В общем, уже год, как нет на этом свете унесенной ковидом моей бедной подружки, и некому писать письма, имейлы, эсэмэски, начинающиеся с Dearest Shunik или Ma chere Annette. И некому просто читать, и читать между строк и «между нами», мои стихи и прочие тексты, где за сорок с лишним лет накопилось много всяких «пасхалок» и инсайд-шуточек, намеков и напоминаний, которые могут умилить или позабавить только того, кто их там заметит. То есть, можно сказать, никого. И грустно теперь приезжать в любимый город и знать, что никто там особо тебя не ждет и никому ты там особо не нужен со своими душевными метаниями и мучительными воспоминаниями о подростковой любви, детских забавах и взрослых страстях.

В последнее время мы много говорили о детях, вернее, о внуках, у нас у обеих родились мальчики, два Львенка, с разницей в год. Мне кажется, это довольно символично.

Год назад я летела с Кавказа в Москву, из Минвод. Сидела на улице под тентом и ела мороженое в ожидании своего рейса. Написала ей: «Dearest Shunik, вот и я побывала на твоем Кавказе, первый раз и дай Бог не последний, и так хорошо было мне тут в горах, и таким чистым воздухом я надышалась». А она мне написала: «Как я рада за тебя, что ты хоть немного отдохнула наконец, и как я рада за тебя, что ты летишь в Москву, и как я тебе завидую». А летела я в Москву на встречу одноклассников, где Белошвейка из Тура, будь на то воля Божья, могла бы встретиться разом и с Атосом, и с Арамисом, и утешить сердце приятным воспоминанием и вкусным мартини. Вот так мы попереписывались немного, а потом вдруг подул страшный ветер и налетел ураган и чуть не снес тент, под которым я ела мороженое. «Ничего, Шуник, - сказала я, - выходи на связь, увидимся в зуме!»
И она вышла на связь, уже совсем больная. Повидала нас грешных. И всё.

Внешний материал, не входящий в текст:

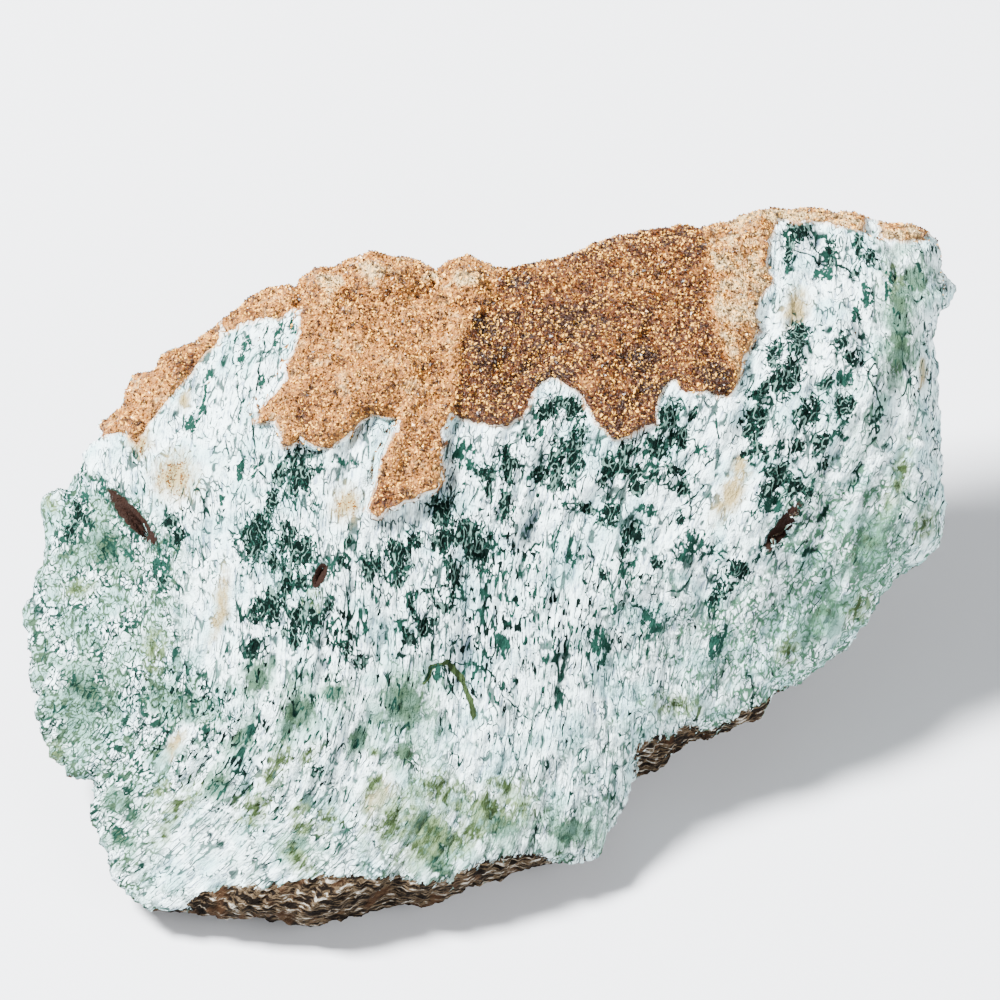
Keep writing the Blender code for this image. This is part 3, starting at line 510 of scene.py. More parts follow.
def front_share(points, normals):
    """1 on the side that the broken face is on, and 0 on the back and the underside."""
    facing = normals @ np.array(PLANE_WAY)
    return ease((facing + 0.12) / 0.3)


def back_rind(points, normals):
    """The rind's depth in millimetres on the sides that the front hides: over the top edge and beneath."""
    uneven = 4.0 * waves(points, 16.0, 4.0) + 1.6 * waves(points, 4.5, 9.0)
    over_top = points[:, 2] - 47.0 + uneven
    beneath = 14.0 * (-normals[:, 2] - 0.62) + 0.7 * uneven
    return np.clip(np.maximum(over_top, beneath), -6.0, 6.0)


def read_vectors(items, name):
    """A vector of every item of a mesh, as an array."""
    values = np.zeros(len(items) * 3, dtype=np.float32)
    items.foreach_get(name, values)
    return values.reshape(-1, 3).astype(float)


def write_points(mesh, points):
    """Move the mesh's points."""
    mesh.vertices.foreach_set("co", points.astype(np.float32).ravel())
    mesh.update()


def write_values(mesh, name, values):
    """Keep a value at each of the mesh's points, for its material to read."""
    attribute = mesh.attributes.new(name, "FLOAT", "POINT")
    attribute.data.foreach_set("value", values.astype(np.float32))


def finished_mesh(piece, name):
    """The piece's mesh with its modifiers applied, under a new name."""
    bpy.context.view_layer.update()
    evaluated = piece.evaluated_get(bpy.context.evaluated_depsgraph_get())
    mesh = bpy.data.meshes.new_from_object(evaluated)
    mesh.name = name
    return mesh


def fine_skin(spacing):
    """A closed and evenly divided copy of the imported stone, in millimetres."""
    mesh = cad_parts[NODE].data.copy()
    welded = bmesh.new()
    welded.from_mesh(mesh)
    bmesh.ops.remove_doubles(welded, verts=welded.verts[:], dist=TINY)
    bmesh.ops.scale(welded, vec=(1.0 / MM,) * 3, verts=welded.verts[:])
    welded.to_mesh(mesh)
    welded.free()
    mesh.materials.clear()
    piece = bpy.data.objects.new("skin", mesh)
    bpy.context.scene.collection.objects.link(piece)
    even = piece.modifiers.new("even", "REMESH")
    even.mode = "VOXEL"
    even.voxel_size = spacing / MM
    soft = piece.modifiers.new("soft", "SMOOTH")
    soft.factor = 0.5
    soft.iterations = SMOOTH_PASSES
    skin = finished_mesh(piece, "skin")
    bpy.data.objects.remove(piece, do_unlink=True)
    bpy.data.meshes.remove(mesh)
    return skin


def front_rind(across, up):
    """The rind's depth in millimetres on the front: above 0 on the rind."""
    depth = loop_depth(across, up, TOP_RIND)
    for loop in EDGE_RINDS:
        depth = np.maximum(depth, loop_depth(across, up, loop))
    return depth


def lower_rind(across, up):
    """The depth in millimetres of the dark rind along the stone's lower edge."""
    return np.max([loop_depth(across, up, loop) for loop in LOWER_RINDS], axis=0)


def surface_rise(points, normals, sizes):
    """How far each point stands out, and the part of that which makes hollows, in millimetres."""
    across, up, out = plane_places(points)
    run = run_coordinates(across, up, out)
    across, up = crumbled(across, up)
    front = front_share(points, normals)
    fine = blend_near(FINE_MOSS, FINE_REACH, across, up)
    even = 0.25 + 0.75 * fine[:, 0]

    crest = ridges(run, (2.4, 9.0, 4.0)) * (1.0 - 0.6 * even) + 0.6 * even * ridges(points, 3.4, 5.0)
    fibre = ridges(run, (1.0, 4.2, 1.8), 3.0) * (1.0 - 0.5 * even) + 0.5 * even * ridges(points, 1.5, 2.0)
    flake = waves(run, (4.6, 10.0, 5.0), 8.0) * 4.0
    flake = np.floor(flake) + ease((flake - np.floor(flake)) / 0.25)
    crumb = waves(points, 1.15, 1.0) + 0.6 * waves(points, 0.62, 6.0)
    broken = (
        sizes.ridges / MM * crest
        + sizes.fibres / MM * fibre
        + sizes.crumbs / MM * crumb
        + 0.32 * flake
    )
    lumps = 0.45 * ridges(points, 4.2, 7.0) + 0.3 * waves(points, 1.9, 3.0)
    grained = lumps + sizes.grains / MM * (waves(points, 0.85, 11.0) + 0.6 * waves(points, 0.5, 12.0))

    depth, slot_rise = slot_depth(*plane_places(points)[:2])
    slot = ease(depth / 0.3 + 0.5) * front
    broken = broken * (1.0 - slot) + slot_rise * slot
    rind = front * front_rind(across, up) + (1.0 - front) * back_rind(points, normals)
    on_rind = ease(rind / 0.35 + 0.5)
    ledge = 0.4 * ease(0.5 - beyond(across, up, LEFT_LEDGE) / 0.5)
    rise = on_rind * (sizes.rind_rise / MM + ledge + grained) + (1.0 - on_rind) * broken
    return rise, on_rind * grained + (1.0 - on_rind) * broken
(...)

В семьдесят девятом году я написала стихотворение «Зеркало», посвященное «Шуне Бейгран».
 
На зависть недалеким пошлякам
Хотела утопиться в отраженье.
Там места нет конторским косякам,
Там контингент не в жалости – в презренье.
 
То странный мир, блистательно надежный,
Где нет предательства, обиды и молвы,
Расплачиванья за неосторожность,
Переоценку честности толпы.
 
То милый мир, прозрачный и неплоский,
Просвеченный доверием насквозь,
Без липкости и всякой глупой злости.
Но с этим миром существую врозь.
 
Моя душа устала защищаться,
Пугливая, устала горевать,
Наивная, устала очищаться,
Тоску оцепенением скрывать.
 
Но, верная высокому началу,
Она хохочет, плача на ветру…
Я не сорвусь с извечного причала,
Я никогда до срока не умру.
 
Проплачусь, задыхаясь, на подушке,
С улыбкой появлюсь, где не нужна.
Без жалоб все прощающей подружке
Просуществую, мертвая от сна.
 
И все же сколько силы! Просто взглядом
Отчаянна, подавлена, жива –
Туда, где в отраженье, очень рядом,
Так далеко, так больно – синева.

Это стихотворение о непреодолимости пропасти, социальной пропасти. Наши с Шуной объекты подушечных вздыханий были, конечно, «конторщиками», как у нас в школе называли компанию ребят из сокласса, спаянных циничным мироощущением в духе «от жизни надо ловить кайф»; их философия была далека от нашей смеси интеллигенщины с комсомольщиной. Так что мы были влюблены в людей «другого класса» во всех смыслах этого слова. Контингентками назывались у нас девочки, принятые в Конторе, их подружки. Это стихотворение, за вычетом первой строфы, вполне могло быть написано мною когда угодно – хоть теперь.

И вот уже год, как Шуны нет на этом свете. Шуна умерла, умерла до срока. Ее душе уже не надо бояться и защищаться, терпеть злобу, ненависть, унижение, хамство и пошлость, разлитые вокруг. Ее душа уже в Зазеркалье, в отраженье, она там, далеко-далеко, в том блистательном мире небытия, где нет ни предательства, ни обиды, ни молвы, она существует врозь с мерзостью "этого света", гордая и свободная.

А что я? Проплачусь, задыхаясь, на подушке, с улыбкой появлюсь, где не нужна…

И возможно, жива еще только синевой – синевой неба, синевой глаз своего внука.